Seattle Public Schools Superintendent Jose Banda has been named the finalist for superintendent of Sacramento City Unified School District. If Banda accepts the position, he would be leaving Seattle after two years, with two years left on his current contract.
The move would return him to his home state of California to a district nearly as large as Seattle. Banda earned $270,000 in Seattle last year. His contract expires in July 2016.
“I think there’s never a good time to leave,” Banda said in an exclusive interview with KUOW.
“Sacramento is an opportunity to go back to California, an opportunity to be closer to family,” Banda said. “As I near the latter part of my career, it’s an opportunity to get back into the retirement system that I spent almost my entire career in.”
Banda said he would look forward to returning to California, which has a generous pension program for state employees. It’s where he lived for most of his life and where his family lives.
Seattle School Board President Sharon Peaslee said that news of Banda's Sacramento aspirations came as a surprise to board members and commended his leadership of the district.
“Most people were not aware of the ways in which he was taking control of the turmoil in the district and creating stability and a forward-moving momentum," Peaslee said on KUOW's The Record.
Board member Sue Peters said in an email that while she appreciates Banda's efforts during his tenure in Seattle, news of his possible departure "is, of course, disappointing to those of us who were hoping for more stability in the district."

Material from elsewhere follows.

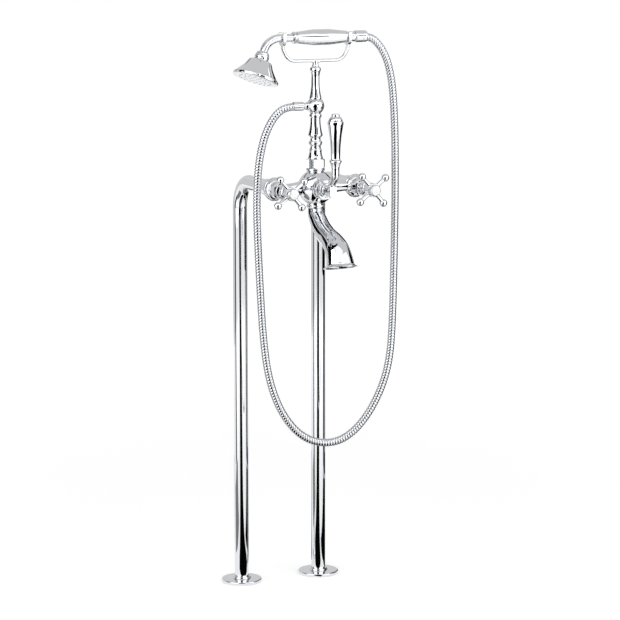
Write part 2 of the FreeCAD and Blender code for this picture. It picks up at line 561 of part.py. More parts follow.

Unlike Seattle’s public superintendent search processes, Sacramento was poised to vote on Banda’s contract on Thursday before even announcing that he was a finalist. The vote was postponed at the last minute after board members decided to visit Seattle next week.
Banda, too, had kept his candidacy under wraps.
“It’s hard to be able to announce when it’s still going through a process, and so you want to settle that first before you’re able to say anything definitive to the school community,” Banda said.
Banda said he considers his greatest accomplishments as Seattle superintendent to be the 2013 capital and operations levies, worth a combined $1.3 billion. He’s also proud of the district’s new strategic plan.
“I’m very proud of the things we’ve accomplished over the last couple years,” he said. “I do feel very strongly that we have an excellent team there that can continue that work and move it forward toward completion over the next couple years.”
Banda has also faced well-publicized challenges in Seattle, such as national attention when teachers and families last year boycotted a district standardized test and conflict when the growing school system tried to reclaim district buildings occupied by community groups.
Banda said another challenge has been stabilizing district leadership after years of churn, but that he's confident his recent hires and re-assignments have been good for the district.
When Banda took office in 2012, he was the fourth superintendent in less than two years. He followed two interim superintendents, including Susan Enfield, who chose not to apply for the position. Enfield is currently the superintendent of Highline Public Schools.
The last permanent superintendent, Maria Goodloe-Johnson, was fired in 2011 after a financial scandal that landed a district official and two associates in jail. Goodloe-Johnson was found to have ignored signs of their embezzlement. She left Seattle and died the following year.
SCUSD School Board President Patrick Kennedy said the board chose Banda as its top finalist in part because of his extensive education experience as a classroom teacher, principal, HR director, and superintendent in several urban districts. "He really fit a lot of what we were looking for," Kennedy said.
Kennedy said the Sacramento board members are looking forward to discussing Banda's leadership style with his colleagues during their visit to Seattle next week, what he called "the last step in the process of bringing Mr. Banda back to California."
Editor's note: An earlier version of this story incorrectly stated the amount of the 2013 capital and operations levies, which were worth a combined $1.3 billion.